SIMPLE FACT

Sep 25, 2011 21:44



There are times when I miss the Philippines. I miss the close friends and relatives over there. The many memories that we had made me homesick quite a lot when we first started here in California. But, to tell you the truth, I don't know if it's really the Philippines I miss. I think it's the simple life I had for the first 15 and a half years that I miss.

Growing up in the Philippines, I think the only care I had were friends, school, boys, and chocolates - lots of chocolates. It was those simple thoughts that made life a lot more easier. I had a simple way of reasoning my thoughts and actions. I was a brat, most of the time, but I had little care for the world. Life was just so much easier.

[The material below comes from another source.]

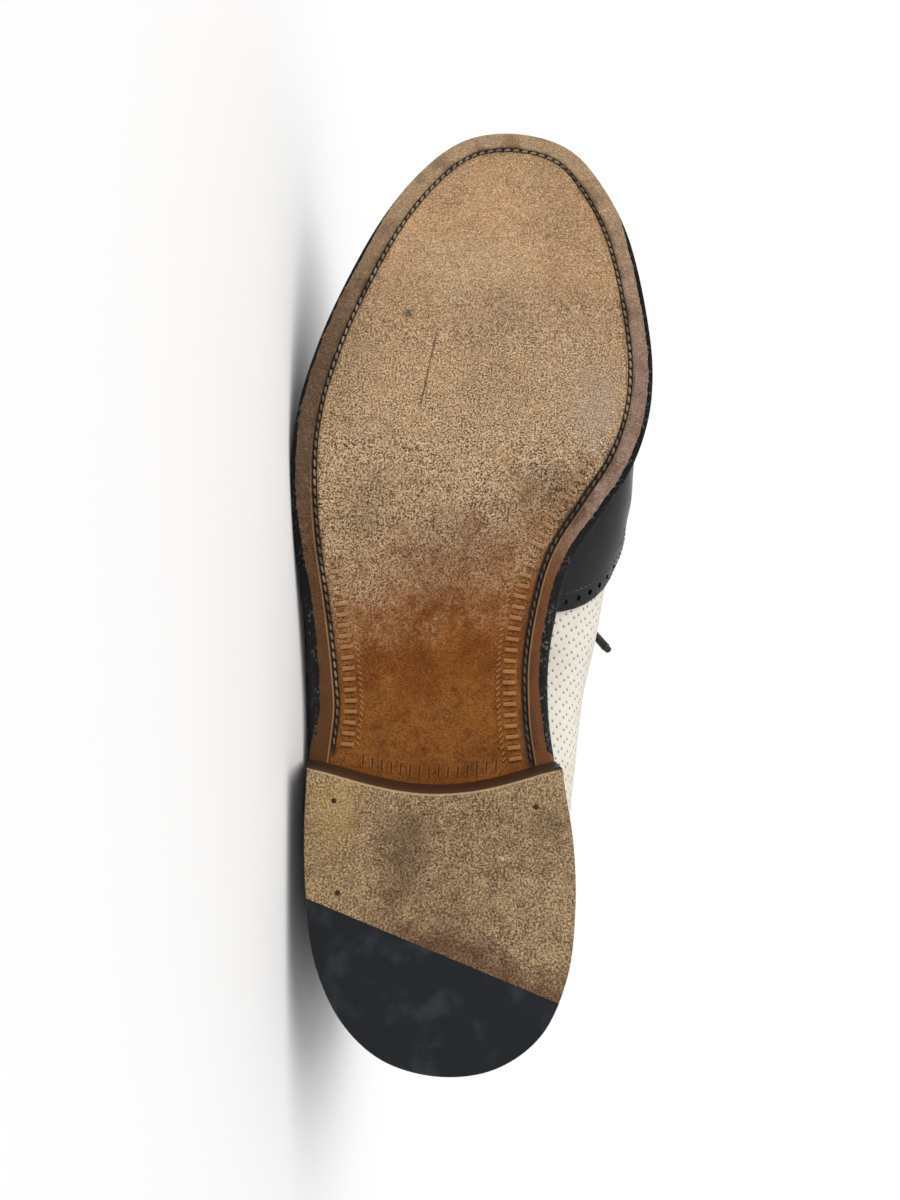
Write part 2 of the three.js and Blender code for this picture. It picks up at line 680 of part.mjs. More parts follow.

I think as I age and move on with my life, I've become quite vindictive. I admit that it is mostly the reason I have disagreements with my dad. He sees things in black and white. I, on the other hand, like to think that there is a gray matter in between. My dad tries to see that gray section sometimes, but it doesn't necessarily mean that he'll agree to it, which makes it really difficult to argue in a sane manner. It becomes very emotional, very fast.

I also find that with vindictiveness comes skepticism. I'm quite skeptical about most everything. Well, I like to think of it as "realistic," but it doesn't necessarily mean that my thoughts and actions converge in a cohesive manner. They more or less collide excessively that I sometimes wonder, "What is wrong with me?" Simple fact is I'm only human. I know it's an overused excuse, but I don't know how else to explain it. Hypocritical as it may seem, I, too, make mistakes.

Mistakes have become so prevalent in my life that I often wonder how I'm able to cope with them so well. I, maybe, don't even cope at all. I try to move on and forget, but I remember those mistakes during the most unlikely moments. I do understand, though, that we are supposed to learn from our mistakes. It is what makes us who we are today. I completely agree with that concept, but it's hard not to look back at those mistakes and not regret them. C'est la vie.

I really do want a less stressful life. I doubt it will happen anytime soon. Just take yesterday as an example - my new puppy, Cotton, got into my dad's gardening set and ingested some pesticide. My sister panicked yesterday and took her to the emergency vet. Three hundred dollars later, my puppy looks well and playing unconcerned about the amount she cost me in a day, but you know, I would probably have done the same. I would probably have to hold off on certain luxuries this month if I can have Cotton all well and happy. I guess, that's just how life works. Whether we like it or not, shit happens. We just need to live with it.